(Eric Risberg / AP)
(Eric Risberg/AP)

If we're to believe the rumors, Apple's new iPhone may include a fingerprint scanner. In conjunction with — or perhaps in lieu of — a traditional passcode lock, users might soon be able to use their thumbs to gain access to their phones.

But what's supposed to become an added layer of security might present new vulnerabilities in terms of privacy. How much depends on the way Apple designs its system and the state of the current laws, but there are a few ways biometric data could shift the privacy landscape.

The first way has to do with how everyone's fingerprints are stored. There's a slim chance Apple could store your prints in a massive database in the cloud, but that'd be expensive and not a little dangerous. More likely is that your own fingerprints would be stored locally on your device, not in a repository of some kind, according to security researcher Bruce Schneier.

"If the system is centralized," writes Schneier, "there will be a large database of biometric information that’s vulnerable to hacking."

That raises some other questions. Even if the iPhone stores your fingerprints locally, will Apple still have access to the prints on your device? If so, then the company would likely begin to see law enforcement requests for the prints, much as some Internet companies reportedly have received government requests for user passwords in the past.

Fingerprints are a lot like passwords in that they're a piece of data used to secure other data. But passwords are a form of knowledge, whereas it's nearly impossible to "know" someone's fingerprint just by looking at someone's thumb. (You could probably do it using some software, but it'd take at least some work.)

And that could have legal implications. For example, in some cases, courts have held that forcing a defendant to provide the password for an encrypted hard drive violates the defendant's Fifth Amendment privilege against self-incrimination. That protection is unlikely to apply to fingerprint data, which the police can obtain merely by scanning a suspect's thumb.

Another important question about fingerprint scanners is whether other applications will be able to make use of them. Just as apps like Instagram can currently take advantage of hardware such as the camera and the built-in GPS of a phone, Apple could decide to give developers access to the scanner. Doing that could bring benefits. It might, for example, kickstart a new app industry that leverages the unique identifying information of a fingerprint.

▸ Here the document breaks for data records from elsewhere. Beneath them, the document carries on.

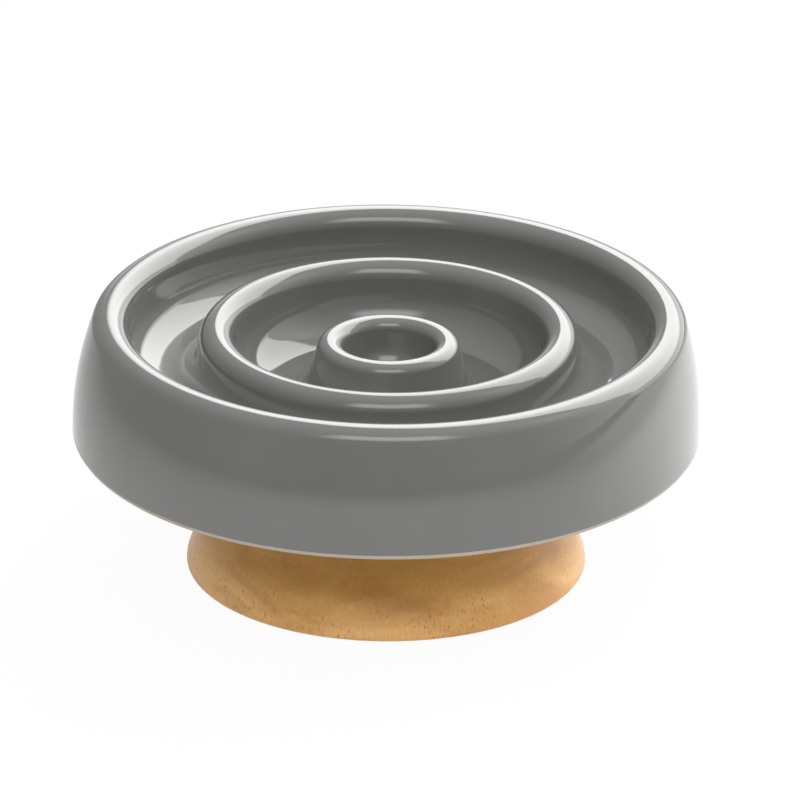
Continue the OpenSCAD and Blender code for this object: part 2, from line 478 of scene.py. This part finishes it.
def wiped_edge(angle):
    centre, first, turn = corner_arc(dish_corners, skirt_edge)
    side = math.copysign(1, turn)
    stop = side * (glaze_stop + glaze_waver * waver(angle))
    glazed = [on_arc(centre, first, stop * k / glazed_steps) for k in range(glazed_steps + 1)]
    thinner = first * (1 - glaze_lip / first.length)
    start = stop + side * lip_turn
    rest = turn - start
    bare = [on_arc(centre, thinner, start + rest * k / bare_steps) for k in range(bare_steps + 1)]
    return glazed, bare


def dish_section(angle):
    glazed, bare = wiped_edge(angle)
    groups = dish_groups[:skirt_edge] + [glazed, bare] + dish_groups[skirt_edge + 1:]
    return [(point.x * fit, point.y) for group in groups for point in group]


# %% [markdown]
# ## A dish that went through the kiln
# No fired dish is perfectly round and level. This one leans a fraction of a millimetre:
# its rim sits a little to the right of its skirt and is a little lower there. The spun
# mesh is bent by that much, from nothing at the seat to the whole amount at the rim, so that
# the dish still sits flat on its ring.

# %% Spin the dish and let it settle
rim_shift = 0.75 * MM
rim_tilt = 0.0035
dish_count = 240

dish = spin("glazed_dish", dish_section, dish_count)
for vertex in dish.data.vertices:
    share = max(0, (vertex.co.z - seat_z) / (rim_z - seat_z))
    vertex.co.z -= rim_tilt * share * vertex.co.x
    vertex.co.x += rim_shift * share

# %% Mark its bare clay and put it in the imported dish's place
bare_from = sum(len(group) for group in dish_groups[:skirt_edge]) + glazed_steps
bare_to = bare_from + bare_steps + len(dish_groups[skirt_edge + 1])
for face in dish.data.polygons:
    if bare_from <= face.index // dish_count < bare_to:
        face.material_index = 1
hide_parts("feeder_dish")
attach(dish, "dish")
print("the bare clay takes", bare_to - bare_from, "rows of faces")

# %% [markdown]
# ## Noise, tones and bumps
# Glaze, clay, wood and silicone all vary a little from place to place. A photograph of
# each could be wrapped round the pieces, but it would show a seam and end at its own
# sharpness. So every pattern here is noise that is laid through the body of the piece. One
# helper makes the noise, one turns it into a blend of two tones, one lays a tint over a
# tone, and one makes it lift the surface a little.

# %% Helpers for patterns
def noise(tree, place, scale, detail, wander=0):
    inputs = {"Vector": place, "Scale": scale, "Detail": detail, "Distortion": wander}
    return add_node(tree, "ShaderNodeTexNoise", inputs).outputs["Fac"]


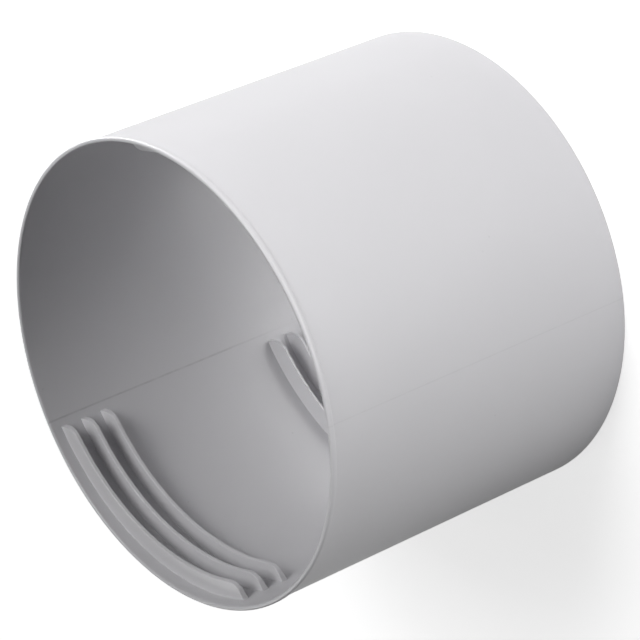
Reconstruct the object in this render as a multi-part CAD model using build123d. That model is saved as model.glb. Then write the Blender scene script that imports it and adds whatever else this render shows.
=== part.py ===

But there are also dangers associated with giving apps access to the fingerprint scanner (and more importantly, the stored fingerprints). Your password can be changed. Your fingerprint can't. So once your fingerprint is leaked to third parties, it may become practically impossible to control who gains access.

And every application a user downloads creates some additional risk. Gen. Michael Hayden, the former NSA chief, was visiting a Virginia Apple store recently when he was approached by a sales rep boasting about how many apps were in the App Store. According to Der Spiegel, Hayden then turned to his wife and remarked, "This kid doesn't know who I am, does he? Four-hundred-thousand apps means 400,000 possibilities for attacks."